*AIM OF THE TASK:*
Collect every line below that contains the word "finishes".

*MATERIAL FOR THE TASK:*
** BEGIN **

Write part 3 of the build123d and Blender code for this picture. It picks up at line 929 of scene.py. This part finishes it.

** END **
** BEGIN **

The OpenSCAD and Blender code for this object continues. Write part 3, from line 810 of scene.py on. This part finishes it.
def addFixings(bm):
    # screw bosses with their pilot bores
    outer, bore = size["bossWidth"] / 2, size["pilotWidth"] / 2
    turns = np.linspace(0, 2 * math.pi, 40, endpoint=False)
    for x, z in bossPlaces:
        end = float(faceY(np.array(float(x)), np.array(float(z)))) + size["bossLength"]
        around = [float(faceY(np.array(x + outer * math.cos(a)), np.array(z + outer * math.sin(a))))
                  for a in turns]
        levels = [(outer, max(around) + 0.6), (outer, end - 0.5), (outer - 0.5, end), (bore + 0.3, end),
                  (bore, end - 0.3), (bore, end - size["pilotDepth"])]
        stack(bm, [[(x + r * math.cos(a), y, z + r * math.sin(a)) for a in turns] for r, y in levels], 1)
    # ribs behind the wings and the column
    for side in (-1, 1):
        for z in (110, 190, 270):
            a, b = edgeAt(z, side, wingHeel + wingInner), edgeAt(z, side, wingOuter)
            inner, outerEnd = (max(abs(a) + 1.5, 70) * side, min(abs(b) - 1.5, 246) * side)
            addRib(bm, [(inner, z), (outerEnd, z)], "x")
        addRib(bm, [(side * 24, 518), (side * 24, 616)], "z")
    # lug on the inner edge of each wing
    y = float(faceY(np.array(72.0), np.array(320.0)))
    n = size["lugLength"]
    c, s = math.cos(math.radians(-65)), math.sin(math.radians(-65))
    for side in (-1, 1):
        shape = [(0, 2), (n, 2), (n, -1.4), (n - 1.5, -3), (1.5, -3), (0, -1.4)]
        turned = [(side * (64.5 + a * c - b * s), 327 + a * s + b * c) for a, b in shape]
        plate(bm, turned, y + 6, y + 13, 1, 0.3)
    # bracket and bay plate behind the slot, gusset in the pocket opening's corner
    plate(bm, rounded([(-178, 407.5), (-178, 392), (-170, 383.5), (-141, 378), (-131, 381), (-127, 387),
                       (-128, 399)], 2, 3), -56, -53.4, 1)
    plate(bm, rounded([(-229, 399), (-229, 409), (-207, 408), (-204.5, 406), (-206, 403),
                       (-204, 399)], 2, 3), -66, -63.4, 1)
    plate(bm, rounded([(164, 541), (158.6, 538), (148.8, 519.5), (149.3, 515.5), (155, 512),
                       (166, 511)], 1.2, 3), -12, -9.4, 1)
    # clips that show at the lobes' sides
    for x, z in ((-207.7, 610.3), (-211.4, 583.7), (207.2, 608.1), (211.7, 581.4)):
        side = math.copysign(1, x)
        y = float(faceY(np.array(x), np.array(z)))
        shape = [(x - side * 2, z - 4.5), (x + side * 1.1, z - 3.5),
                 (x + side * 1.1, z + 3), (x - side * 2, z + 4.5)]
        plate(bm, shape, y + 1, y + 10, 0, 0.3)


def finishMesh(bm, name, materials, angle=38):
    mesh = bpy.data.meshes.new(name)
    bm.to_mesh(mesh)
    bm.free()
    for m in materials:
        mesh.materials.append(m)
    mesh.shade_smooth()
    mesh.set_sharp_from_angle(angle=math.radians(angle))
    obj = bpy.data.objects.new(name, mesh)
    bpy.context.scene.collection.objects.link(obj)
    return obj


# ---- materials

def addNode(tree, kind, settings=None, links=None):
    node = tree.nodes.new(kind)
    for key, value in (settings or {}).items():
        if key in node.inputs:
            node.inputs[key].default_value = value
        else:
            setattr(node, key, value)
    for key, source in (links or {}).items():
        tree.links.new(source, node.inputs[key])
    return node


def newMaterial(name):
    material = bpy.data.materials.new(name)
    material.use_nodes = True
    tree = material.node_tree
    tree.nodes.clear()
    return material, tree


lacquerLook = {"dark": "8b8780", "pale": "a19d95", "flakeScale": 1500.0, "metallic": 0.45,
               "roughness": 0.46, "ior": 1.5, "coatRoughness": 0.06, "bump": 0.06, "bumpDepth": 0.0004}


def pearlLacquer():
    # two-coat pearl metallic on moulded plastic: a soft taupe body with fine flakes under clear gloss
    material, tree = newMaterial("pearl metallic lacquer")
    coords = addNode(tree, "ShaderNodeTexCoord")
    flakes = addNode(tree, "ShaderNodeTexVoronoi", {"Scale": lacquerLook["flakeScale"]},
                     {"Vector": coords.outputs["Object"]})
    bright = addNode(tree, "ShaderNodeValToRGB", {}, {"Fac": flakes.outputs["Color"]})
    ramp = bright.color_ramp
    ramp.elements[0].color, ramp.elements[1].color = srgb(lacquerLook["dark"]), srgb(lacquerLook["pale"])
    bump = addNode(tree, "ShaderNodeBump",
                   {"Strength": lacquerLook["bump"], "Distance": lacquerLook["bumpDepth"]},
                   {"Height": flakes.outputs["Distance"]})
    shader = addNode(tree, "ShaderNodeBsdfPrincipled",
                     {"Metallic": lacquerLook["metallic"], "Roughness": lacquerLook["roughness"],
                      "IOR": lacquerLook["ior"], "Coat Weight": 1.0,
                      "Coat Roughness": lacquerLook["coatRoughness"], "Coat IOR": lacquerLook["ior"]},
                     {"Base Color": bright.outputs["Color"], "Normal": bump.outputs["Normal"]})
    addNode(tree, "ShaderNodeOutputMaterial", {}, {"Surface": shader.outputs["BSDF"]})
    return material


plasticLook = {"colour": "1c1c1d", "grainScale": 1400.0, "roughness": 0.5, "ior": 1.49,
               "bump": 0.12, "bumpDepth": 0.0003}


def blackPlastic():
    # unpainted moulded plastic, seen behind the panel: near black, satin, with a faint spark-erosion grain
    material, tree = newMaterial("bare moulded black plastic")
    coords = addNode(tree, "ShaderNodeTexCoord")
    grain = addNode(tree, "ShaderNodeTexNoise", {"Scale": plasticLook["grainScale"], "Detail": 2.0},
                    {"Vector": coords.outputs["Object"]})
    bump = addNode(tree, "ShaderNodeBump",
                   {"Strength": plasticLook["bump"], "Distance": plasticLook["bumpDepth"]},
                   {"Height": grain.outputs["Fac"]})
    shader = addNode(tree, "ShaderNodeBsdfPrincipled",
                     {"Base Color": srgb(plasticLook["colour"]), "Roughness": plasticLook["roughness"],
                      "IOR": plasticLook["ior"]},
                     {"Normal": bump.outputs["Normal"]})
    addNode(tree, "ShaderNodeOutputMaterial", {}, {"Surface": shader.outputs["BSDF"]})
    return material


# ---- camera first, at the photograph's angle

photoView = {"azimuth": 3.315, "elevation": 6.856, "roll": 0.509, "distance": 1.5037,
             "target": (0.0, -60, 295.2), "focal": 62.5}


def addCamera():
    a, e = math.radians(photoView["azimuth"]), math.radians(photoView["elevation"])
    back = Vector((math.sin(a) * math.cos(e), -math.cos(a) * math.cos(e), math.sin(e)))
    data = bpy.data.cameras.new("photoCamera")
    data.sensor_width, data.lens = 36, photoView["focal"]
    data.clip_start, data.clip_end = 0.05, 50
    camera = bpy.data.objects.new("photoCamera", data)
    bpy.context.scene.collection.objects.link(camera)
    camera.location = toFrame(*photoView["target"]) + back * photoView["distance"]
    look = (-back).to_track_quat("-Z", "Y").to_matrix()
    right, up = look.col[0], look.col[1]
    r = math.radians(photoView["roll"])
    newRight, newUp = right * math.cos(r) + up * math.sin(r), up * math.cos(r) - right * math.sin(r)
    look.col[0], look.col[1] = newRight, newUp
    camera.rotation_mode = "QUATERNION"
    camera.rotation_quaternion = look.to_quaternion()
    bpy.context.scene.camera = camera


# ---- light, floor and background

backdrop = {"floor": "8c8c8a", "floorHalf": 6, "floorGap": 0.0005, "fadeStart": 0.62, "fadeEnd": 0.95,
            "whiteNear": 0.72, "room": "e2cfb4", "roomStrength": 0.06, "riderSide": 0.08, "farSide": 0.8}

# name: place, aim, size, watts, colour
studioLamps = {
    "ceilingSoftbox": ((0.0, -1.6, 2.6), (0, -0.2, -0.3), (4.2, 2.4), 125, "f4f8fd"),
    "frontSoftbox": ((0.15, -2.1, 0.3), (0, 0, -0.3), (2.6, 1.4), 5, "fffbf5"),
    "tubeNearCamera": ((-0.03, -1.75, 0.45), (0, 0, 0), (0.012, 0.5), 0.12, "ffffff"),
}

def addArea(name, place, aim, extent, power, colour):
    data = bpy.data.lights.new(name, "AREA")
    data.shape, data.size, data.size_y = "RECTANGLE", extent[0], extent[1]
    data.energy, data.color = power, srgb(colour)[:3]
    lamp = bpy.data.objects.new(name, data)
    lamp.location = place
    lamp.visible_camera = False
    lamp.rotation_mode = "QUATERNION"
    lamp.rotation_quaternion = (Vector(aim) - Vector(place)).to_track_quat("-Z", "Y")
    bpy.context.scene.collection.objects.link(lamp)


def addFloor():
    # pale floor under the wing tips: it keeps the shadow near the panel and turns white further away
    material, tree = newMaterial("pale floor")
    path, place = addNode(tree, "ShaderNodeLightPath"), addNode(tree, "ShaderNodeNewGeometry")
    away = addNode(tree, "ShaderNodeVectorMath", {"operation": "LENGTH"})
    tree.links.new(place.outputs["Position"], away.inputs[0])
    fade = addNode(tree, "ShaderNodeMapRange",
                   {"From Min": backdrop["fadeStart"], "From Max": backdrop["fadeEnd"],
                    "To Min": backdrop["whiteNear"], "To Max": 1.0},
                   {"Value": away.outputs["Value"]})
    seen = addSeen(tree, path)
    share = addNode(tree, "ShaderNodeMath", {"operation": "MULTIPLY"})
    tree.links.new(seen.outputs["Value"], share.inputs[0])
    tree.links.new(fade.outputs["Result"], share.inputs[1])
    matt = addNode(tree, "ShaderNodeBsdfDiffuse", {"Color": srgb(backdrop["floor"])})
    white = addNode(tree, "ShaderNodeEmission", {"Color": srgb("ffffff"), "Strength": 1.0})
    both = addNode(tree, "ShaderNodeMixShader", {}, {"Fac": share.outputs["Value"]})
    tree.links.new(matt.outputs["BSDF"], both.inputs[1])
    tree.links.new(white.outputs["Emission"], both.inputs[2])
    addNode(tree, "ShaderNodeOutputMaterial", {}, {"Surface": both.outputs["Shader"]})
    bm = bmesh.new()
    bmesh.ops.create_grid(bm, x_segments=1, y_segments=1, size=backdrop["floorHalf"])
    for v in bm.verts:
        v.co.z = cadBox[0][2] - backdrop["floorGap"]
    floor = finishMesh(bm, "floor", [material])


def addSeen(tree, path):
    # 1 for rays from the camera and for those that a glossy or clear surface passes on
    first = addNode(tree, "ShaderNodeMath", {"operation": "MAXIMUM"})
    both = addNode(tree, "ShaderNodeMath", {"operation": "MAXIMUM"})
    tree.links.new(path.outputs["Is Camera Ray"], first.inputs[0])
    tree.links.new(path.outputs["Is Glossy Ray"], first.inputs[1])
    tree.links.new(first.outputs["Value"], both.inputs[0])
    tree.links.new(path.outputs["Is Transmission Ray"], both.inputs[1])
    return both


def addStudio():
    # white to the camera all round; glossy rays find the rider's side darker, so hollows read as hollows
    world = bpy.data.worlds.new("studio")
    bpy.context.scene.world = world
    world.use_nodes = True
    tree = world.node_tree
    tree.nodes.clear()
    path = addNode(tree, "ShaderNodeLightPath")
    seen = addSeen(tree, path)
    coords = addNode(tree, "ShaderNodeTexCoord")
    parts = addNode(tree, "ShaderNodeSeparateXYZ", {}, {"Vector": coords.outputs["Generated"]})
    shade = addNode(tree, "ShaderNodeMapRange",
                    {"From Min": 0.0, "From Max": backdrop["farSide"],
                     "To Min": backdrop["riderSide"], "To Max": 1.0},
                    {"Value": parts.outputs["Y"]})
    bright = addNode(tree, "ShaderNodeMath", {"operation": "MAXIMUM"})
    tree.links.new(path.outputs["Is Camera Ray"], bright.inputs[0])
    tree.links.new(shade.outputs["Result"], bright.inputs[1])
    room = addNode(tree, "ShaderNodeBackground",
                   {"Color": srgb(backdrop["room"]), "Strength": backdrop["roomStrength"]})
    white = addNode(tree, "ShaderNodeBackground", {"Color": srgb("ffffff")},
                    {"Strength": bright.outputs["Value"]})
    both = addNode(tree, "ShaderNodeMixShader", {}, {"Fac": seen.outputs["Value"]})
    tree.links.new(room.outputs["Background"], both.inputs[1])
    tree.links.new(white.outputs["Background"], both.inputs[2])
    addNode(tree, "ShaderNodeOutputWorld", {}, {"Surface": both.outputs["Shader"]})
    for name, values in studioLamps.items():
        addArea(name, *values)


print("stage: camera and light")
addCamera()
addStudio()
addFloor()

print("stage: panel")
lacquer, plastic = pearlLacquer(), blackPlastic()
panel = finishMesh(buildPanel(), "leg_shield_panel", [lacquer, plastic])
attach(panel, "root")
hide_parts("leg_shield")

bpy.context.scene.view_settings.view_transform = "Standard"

** END **

*SOLUTION TO THIS PROBLEM:*
Write part 3 of the build123d and Blender code for this picture. It picks up at line 929 of scene.py. This part finishes it.
The OpenSCAD and Blender code for this object continues. Write part 3, from line 810 of scene.py on. This part finishes it.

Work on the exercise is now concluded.